His father mentored him in how to operate a business, how to train and treat colleagues, and how to properly care for clients.

“Sometimes that means giving them advice they don’t want to hear,” says Kovitz.

IN THIS TOGETHER

One of the principles Kovitz has adhered to over the years is to invest in tandem with its clients.

“We have about 23 partners now and when you add up all the partners’ personal capital, about 90 percent of partner liquid dollars are invested in the exact same securities and private investments that we make available to our clients, so we eat our own cooking. For example, we own a roughly 6 percent position of Google in client accounts, and I have that same allocation across my personal accounts.”

“You walk into a major bank and you ask how much they have invested alongside their clients, and you are likely going to get a very different answer. Sometimes these companies don’t even allow you to invest in the same things because they consider it a conflict of interest. We say, how in the world could there be a conflict if we are investing in the same thing?  Wouldn’t you, as a client, want to know that if you are going to lose money, your adviser is going to lose money right along with you? People think funny in the investment business.”

Asked why the firm, with an investment bias guided by value, has such a large position in Google, Kovitz replies at length: “Google is a great business. They have got their main business, obviously search, which is a virtual monopoly, and YouTube, which is a huge beneficiary of media’s shift to digital content. When you add up all the various parts of their business in a sum-of-the-parts analysis, that value is way more than what the stock price is trading at, somewhere around 30 percent or 40 percent more.
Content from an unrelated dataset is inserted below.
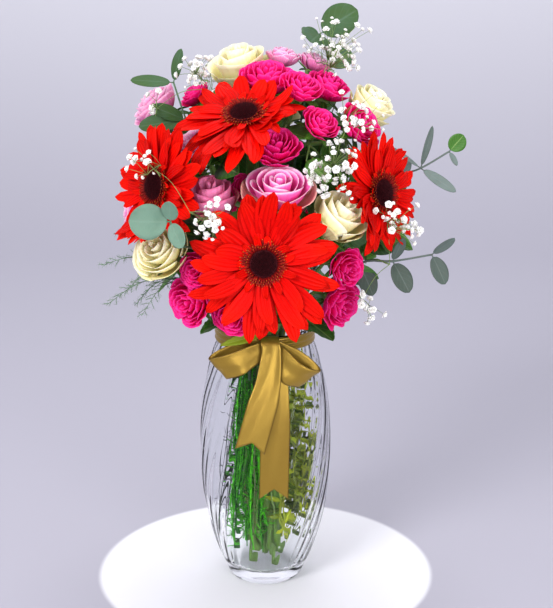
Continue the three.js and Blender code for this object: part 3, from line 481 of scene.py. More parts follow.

Google is investing a lot in money-losing operations. It has a number of other businesses and projects, like Waymo — the company’s autonomous vehicle division — which is eating cash and losing money, so when the market values Alphabet, [Google’s holding company], they’re accounting for those losses. We say that is ridiculous, value them separately. Waymo may be losing money right now, but you can’t tell me Waymo is worth nothing or is actually a negative to Google. Waymo is arguably well ahead of any other competitor in autonomous driving. One day, when autonomous driving is here, Waymo is going to make a lot of money. If Google put Waymo up for sale right now, or said they were going to bring 50 percent of it public, Waymo would probably be valued in a range of $30 billion to $40 billion. So, to say that Google is worse off for having Waymo reducing their earnings is a little silly when we know Waymo is worth billions of dollars. That is why we like Google. When you value Google’s businesses separately, it is worth way more than the current stock price.”

MEANWHILE, BACK ON THE FAIRWAY

Golf is a game you never master, according to Kovitz, and that is part of its appeal. While it often frustrates, once a player conquers that frustration there is elation. He likens the sport to investing and bridge because they are both an imperfect science.

“In golf, it’s all about avoiding bad shots that cost you a two-shot penalty; in investing it’s about keeping your losses to a minimum and having enough successes to outweigh the mistakes,” he says.

By way of contrast, Kovitz recalls that he exceled at bowling during his teen years to the point where the sport ceased to be the challenge it once was.

For Kovitz, mastery begets boredom. Fortunately, he can be assured that will never happen in the investment profession.